Sur le papier, Rachel se marie évoque un Festen light calibré pour Sundance et taillé sur mesure pour les frêles épaules d’une starlette déterminée à montrer de quel bois elle se chauffe. La vérité n’est pas loin, mais Jonathan Demme n’est pas né de la dernière pluie. La réunion familiale et le mariage, deux thèmes chers à la comédie sentimentale américaine, sont des territoires cinématographiques tellement balisés qu’il semble difficile de pouvoir encore en exploiter les ressources sans tomber dans la redite. La première vraie, belle réussite du film est de parvenir à encore nous étonner avec son sujet si rebattu : cette famille, ce mariage, ces non-dits entre sœurs, entre parents, ce sont les nôtres. Le film projeté sur l’écran n’est dès lors plus la fiction qui a emballé les critiques américains l’année dernière et qui a valu à Anne Hathaway une nomination aux Oscars ; c’est la vidéo des noces d’un frère, d’une cousine, dont les coulisses auraient été filmées par les caméras de l’émission Strip-Tease. Le malaise est palpable, mais le miroir tend un reflet si fidèle de la réalité qu’on ne peut plus détourner le regard.
Kim (Anne Hathaway) est une ex-junkie en pleine cure de désintoxication, autorisée à quitter le centre dans lequel elle est hébergée à l’occasion du mariage de sa sœur Rachel (Rosemarie DeWitt).
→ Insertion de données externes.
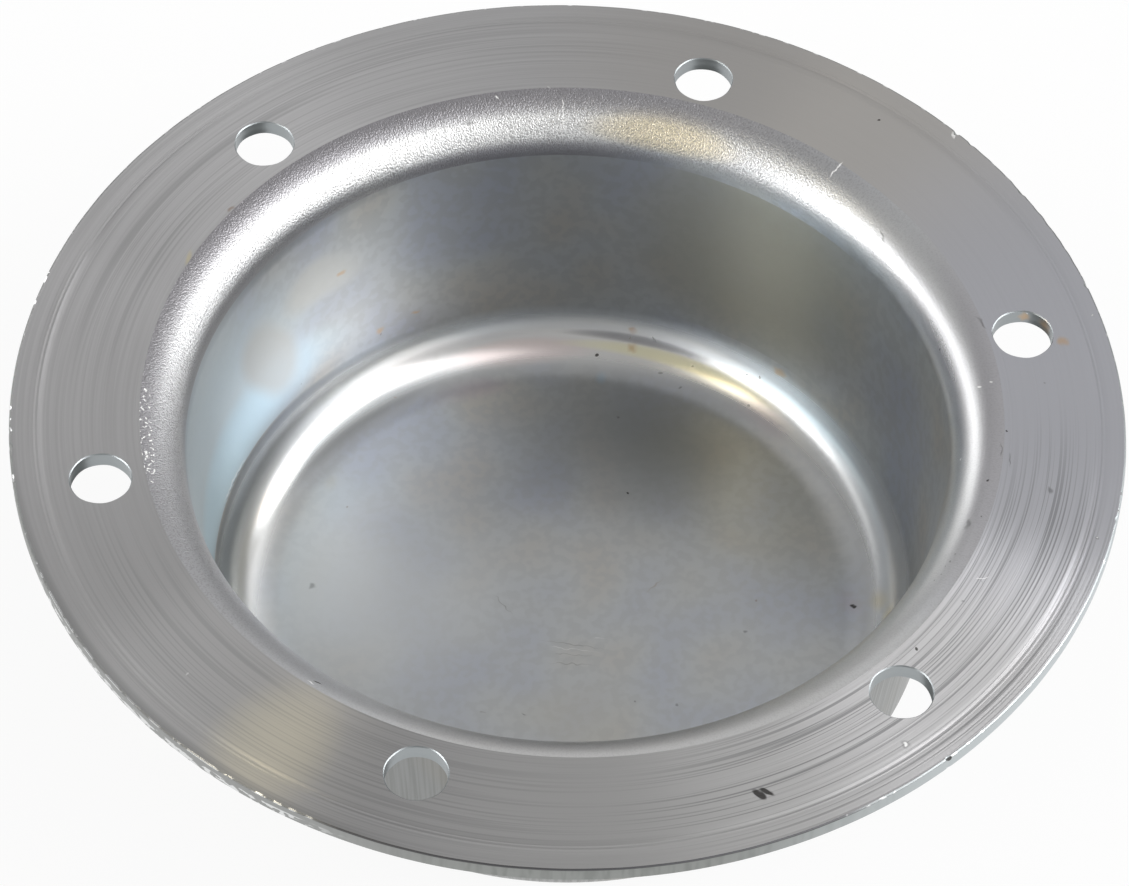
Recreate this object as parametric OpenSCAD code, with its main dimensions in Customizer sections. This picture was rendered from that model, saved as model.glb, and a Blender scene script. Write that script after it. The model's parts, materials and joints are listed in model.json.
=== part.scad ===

Sans vraiment le vouloir, mais sans chercher à l’éviter non plus, Kim va déterrer des rancœurs enfouies, mettre à jour des dysfonctionnements familiaux et sauter à pieds joints dans le plat des conventions sociales. D’abord présentée comme l’élément perturbateur qui vient balayer d’un geste brusque la douce harmonie d’une famille solide et équilibrée, Kim va se révéler être l’une des victimes d’un drame sans véritable coupable, l’instrument d’une tragédie familiale ordinaire dont les dommages collatéraux dépassent tous ceux qui sont concernés. Jonathan Demme rend compte des innombrables conséquences de ce trauma collectif par petites touches, élargissant progressivement le champ à celles et ceux (soeur, parents, beaux-parents) qui ont été touchés par le drame. Extraordinairement vivants, ces êtres de fiction deviennent, sous l’œil bienveillant d’un réalisateur qui évite miraculeusement tout voyeurisme et tout pathos, des personnages d’une rare complexité.
La réussite de Rachel se marie tient, paradoxalement, dans la capacité du cinéaste à ne pas faire un film de « personnages », et encore moins un film à dialogues. Aux échanges verbaux animés et aux douloureuses scènes de confrontation se succèdent des parenthèses qui sont autant d’espaces de respiration : toasts d’honneur aux mariés, jeux entre convives, foules d’invités emportés par l’ivresse, la musique et la danse… Loin d’éclater le récit, ces moments le structurent : ils en disent plus sur les principaux protagonistes que dix monologues. Il en est ainsi du futur époux de Rachel, que l’on entendra peu mais que l’on devinera, à travers les mots de son entourage et les nombreux plans sur lui ou sur sa famille (à ce titre, Demme réussit l’exploit de mettre en scène un couple multiracial et les familles respectives de chacun sans jamais évoquer le sujet − chose rarissime dans le cinéma mainstream américain).
En faisant s’alterner des scènes dialoguées et d’autres un peu plus improvisées, le montage renforce l’étonnant aspect documentaire du film, déjà souligné par une DV virevoltante, tout près des acteurs, dont on attend à tout moment qu’ils interrompent leurs discussions intimes à la vue d’une caméra. Demme attrape littéralement le spectateur par le col et l’invite dans le plan. Impossible, dès lors, de ne pas être pris à la gorge par ce qui se joue à l’écran : les secrets révélés prennent soudain une toute autre dimension, d’autant plus réaliste que rien n’est jamais servi sur un plateau ou asséné comme dans un mauvais mélo.
Jonathan Demme reste pourtant un cinéaste hollywoodien. L’association de son savoir-faire indéniable à la méticuleuse déconstruction de celui-ci font toute la splendeur du film. Rachel se marie se situe ainsi sur une ligne ténue, qui en font autant l’anti-Dogma qu’une version low-fi des mélos sucrés indigestes que l’industrie produit à la pelle. Parfaite incarnation de cette hybridation, Anne Hathaway s’empare de son rôle d’ex-junkie aussi insupportable que bouleversante avec une absence de vanité qui force l’admiration, sans pour autant être dupe de l’effet qu’un rôle pareil aura sur sa carrière. À rebours des conventions et en plein dedans : en maintenant ce périlleux équilibre, Demme et sa bande ont réussi un film gracieux et émouvant, qui accompagnera durablement ceux qui accepteront de se laisser embarquer.